TAKEAWAYS AND OPEN QUESTIONS

While the Supreme Court’s opinion is unlikely to have much impact outside of the E-Rate program, it highlights that the full contours of what constitutes a “claim” under the FCA remain undefined. The decision leaves unanswered whether (1) government oversight and regulation of a program alone equates to the “provision” of funds, (2) the Department of Justice’s contention that the government “provides” funds whenever it directs or facilitates one private person paying another private person is the correct way to interpret the FCA, and (3) an administrator of a fund such as the one at issue here qualifies as an “agent” of the government for purposes of an FCA claim. 

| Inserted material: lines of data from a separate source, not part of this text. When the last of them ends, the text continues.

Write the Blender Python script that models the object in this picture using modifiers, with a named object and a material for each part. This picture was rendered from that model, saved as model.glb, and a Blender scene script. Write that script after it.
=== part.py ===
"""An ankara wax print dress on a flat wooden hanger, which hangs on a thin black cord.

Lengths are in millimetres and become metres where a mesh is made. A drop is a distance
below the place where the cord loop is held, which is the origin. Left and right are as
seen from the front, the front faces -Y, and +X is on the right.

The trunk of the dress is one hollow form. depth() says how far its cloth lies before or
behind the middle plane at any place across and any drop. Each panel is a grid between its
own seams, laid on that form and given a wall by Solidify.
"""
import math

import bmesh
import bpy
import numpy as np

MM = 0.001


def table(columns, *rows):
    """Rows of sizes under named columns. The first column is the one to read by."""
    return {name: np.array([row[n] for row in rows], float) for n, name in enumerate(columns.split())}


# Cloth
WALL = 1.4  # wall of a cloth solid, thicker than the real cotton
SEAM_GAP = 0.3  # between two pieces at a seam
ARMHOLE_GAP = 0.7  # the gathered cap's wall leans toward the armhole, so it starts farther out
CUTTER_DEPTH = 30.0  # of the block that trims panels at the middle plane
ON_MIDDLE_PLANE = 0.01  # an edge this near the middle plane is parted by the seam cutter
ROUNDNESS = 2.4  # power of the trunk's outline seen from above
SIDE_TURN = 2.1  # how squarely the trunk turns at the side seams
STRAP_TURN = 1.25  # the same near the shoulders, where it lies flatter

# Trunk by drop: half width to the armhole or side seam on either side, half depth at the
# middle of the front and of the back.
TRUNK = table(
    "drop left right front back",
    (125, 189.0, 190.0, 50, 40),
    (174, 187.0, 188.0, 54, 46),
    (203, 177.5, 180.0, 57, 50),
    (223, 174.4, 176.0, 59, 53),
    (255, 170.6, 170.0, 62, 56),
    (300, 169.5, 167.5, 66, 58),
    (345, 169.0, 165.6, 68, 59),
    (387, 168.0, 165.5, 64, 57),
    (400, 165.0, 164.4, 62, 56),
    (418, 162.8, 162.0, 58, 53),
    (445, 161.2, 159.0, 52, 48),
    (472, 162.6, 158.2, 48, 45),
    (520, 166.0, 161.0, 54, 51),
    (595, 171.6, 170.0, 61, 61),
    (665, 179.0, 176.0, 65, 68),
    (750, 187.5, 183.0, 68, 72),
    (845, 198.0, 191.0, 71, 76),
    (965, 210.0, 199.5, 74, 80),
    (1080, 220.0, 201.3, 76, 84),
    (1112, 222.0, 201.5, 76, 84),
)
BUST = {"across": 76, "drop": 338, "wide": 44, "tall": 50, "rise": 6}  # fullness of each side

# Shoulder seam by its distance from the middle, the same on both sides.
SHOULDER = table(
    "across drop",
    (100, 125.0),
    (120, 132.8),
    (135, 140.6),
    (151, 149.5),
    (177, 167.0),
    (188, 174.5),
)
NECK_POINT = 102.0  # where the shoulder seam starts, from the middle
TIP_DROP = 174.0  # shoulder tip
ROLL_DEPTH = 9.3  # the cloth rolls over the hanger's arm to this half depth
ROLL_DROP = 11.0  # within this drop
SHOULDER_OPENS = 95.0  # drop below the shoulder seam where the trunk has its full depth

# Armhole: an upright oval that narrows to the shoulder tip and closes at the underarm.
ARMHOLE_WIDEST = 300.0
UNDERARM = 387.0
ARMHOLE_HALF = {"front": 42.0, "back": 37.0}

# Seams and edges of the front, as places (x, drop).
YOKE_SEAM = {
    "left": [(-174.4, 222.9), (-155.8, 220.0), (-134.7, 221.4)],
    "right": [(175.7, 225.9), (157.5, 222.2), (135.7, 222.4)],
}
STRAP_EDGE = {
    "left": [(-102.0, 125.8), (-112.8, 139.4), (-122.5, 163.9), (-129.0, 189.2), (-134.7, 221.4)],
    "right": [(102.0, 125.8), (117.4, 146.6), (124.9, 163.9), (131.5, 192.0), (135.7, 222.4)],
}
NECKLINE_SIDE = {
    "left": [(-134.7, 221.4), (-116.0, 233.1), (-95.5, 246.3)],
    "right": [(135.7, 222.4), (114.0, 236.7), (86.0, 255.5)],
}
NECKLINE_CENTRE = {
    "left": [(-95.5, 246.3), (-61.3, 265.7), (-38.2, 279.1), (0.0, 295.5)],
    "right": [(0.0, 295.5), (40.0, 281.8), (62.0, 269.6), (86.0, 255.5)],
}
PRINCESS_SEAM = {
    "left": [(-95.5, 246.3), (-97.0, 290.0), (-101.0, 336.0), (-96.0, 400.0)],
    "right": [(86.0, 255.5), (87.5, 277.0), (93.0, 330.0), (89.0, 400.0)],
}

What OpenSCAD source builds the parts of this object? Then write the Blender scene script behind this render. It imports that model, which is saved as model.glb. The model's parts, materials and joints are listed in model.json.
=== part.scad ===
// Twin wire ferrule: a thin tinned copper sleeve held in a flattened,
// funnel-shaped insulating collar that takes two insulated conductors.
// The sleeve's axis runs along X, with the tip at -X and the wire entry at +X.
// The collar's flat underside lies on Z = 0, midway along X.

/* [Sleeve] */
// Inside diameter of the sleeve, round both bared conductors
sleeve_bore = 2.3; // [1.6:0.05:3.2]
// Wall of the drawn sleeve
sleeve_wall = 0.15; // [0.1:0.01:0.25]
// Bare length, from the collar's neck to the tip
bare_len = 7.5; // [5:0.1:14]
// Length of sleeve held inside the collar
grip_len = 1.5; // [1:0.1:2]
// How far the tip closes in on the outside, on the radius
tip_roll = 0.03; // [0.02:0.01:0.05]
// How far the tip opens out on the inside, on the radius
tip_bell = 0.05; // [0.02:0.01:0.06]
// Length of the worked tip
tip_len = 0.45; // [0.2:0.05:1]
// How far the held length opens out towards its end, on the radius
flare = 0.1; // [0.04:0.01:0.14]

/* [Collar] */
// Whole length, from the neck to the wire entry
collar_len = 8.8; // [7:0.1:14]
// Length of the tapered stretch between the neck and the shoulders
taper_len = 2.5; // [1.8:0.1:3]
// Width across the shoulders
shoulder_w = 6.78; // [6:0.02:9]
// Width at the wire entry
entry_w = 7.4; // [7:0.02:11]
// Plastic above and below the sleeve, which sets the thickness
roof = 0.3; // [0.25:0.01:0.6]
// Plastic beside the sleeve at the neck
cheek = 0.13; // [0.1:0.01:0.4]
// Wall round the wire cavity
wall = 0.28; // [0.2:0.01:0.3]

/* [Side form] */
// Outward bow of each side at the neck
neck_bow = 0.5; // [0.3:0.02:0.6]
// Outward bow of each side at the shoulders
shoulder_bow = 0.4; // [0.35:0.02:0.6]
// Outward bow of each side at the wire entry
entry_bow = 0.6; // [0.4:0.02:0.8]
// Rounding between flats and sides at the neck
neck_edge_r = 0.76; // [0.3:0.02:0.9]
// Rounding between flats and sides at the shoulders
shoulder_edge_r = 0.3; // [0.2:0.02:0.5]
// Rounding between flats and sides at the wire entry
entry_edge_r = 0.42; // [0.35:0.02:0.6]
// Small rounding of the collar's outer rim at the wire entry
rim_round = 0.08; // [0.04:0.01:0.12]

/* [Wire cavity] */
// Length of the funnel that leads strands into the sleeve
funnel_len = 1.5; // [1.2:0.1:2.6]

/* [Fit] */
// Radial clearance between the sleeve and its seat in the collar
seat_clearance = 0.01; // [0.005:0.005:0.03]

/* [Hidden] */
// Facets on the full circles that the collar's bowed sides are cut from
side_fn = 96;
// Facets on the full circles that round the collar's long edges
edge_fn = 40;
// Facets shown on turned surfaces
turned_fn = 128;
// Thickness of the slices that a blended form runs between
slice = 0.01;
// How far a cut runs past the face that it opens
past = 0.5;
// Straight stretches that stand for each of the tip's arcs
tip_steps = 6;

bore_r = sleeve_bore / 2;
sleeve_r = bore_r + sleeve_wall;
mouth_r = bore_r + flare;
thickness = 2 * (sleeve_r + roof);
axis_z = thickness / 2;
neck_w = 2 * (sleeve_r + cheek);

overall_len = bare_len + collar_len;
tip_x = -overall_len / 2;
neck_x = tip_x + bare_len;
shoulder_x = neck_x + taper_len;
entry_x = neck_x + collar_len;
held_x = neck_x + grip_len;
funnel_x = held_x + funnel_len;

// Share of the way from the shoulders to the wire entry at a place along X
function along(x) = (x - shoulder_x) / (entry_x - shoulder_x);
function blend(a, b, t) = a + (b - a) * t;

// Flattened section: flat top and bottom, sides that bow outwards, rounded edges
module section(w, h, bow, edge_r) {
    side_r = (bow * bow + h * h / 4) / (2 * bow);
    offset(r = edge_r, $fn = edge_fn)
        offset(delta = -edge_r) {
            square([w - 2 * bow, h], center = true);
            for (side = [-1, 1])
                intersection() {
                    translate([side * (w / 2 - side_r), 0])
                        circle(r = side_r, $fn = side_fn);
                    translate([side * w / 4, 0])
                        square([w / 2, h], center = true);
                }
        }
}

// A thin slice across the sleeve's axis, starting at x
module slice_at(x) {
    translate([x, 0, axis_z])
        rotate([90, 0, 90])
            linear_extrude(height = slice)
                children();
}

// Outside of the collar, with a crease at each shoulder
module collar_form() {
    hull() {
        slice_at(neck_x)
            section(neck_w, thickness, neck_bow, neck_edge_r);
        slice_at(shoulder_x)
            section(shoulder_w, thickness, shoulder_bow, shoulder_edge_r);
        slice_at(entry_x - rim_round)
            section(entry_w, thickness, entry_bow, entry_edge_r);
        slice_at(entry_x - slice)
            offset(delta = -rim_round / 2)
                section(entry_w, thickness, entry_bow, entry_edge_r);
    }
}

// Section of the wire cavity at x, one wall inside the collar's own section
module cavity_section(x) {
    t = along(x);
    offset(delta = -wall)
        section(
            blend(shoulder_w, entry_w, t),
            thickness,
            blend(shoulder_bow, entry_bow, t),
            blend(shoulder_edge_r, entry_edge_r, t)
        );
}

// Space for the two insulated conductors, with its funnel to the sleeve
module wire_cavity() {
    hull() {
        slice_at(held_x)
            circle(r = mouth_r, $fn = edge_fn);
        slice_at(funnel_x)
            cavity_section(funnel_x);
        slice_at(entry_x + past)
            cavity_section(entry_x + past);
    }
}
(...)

The Court also expressly avoided deciding whether any damages in this case would be limited by the amount of funds the government provided. Indeed, it would be impermissible to award damages in excess of US funding, given that FCA damages, under § 3729(a), are limited to the “damages which the Government sustains” because of the violation, and in situations where the government provides only a portion of the total fund, any calculation of damages should be appropriately prorated. Each of these open questions likely serves as a sign of arguments to come in future cases, and with respect to the damages measurement question, possibly in the remand of the case against Wisconsin Bell. 

Perhaps of more significance and import is the fact that some Justices continue to press for an opportunity to determine whether the FCA’s qui tam provisions pass constitutional muster under Article II. Because qui tam filings have continued to increase, and were more than double the number of non-qui tam affirmative FCA filings in FY 2024, this constitutional question potentially has a far-reaching impact, even for cases where a qualifying “claim” is not in doubt.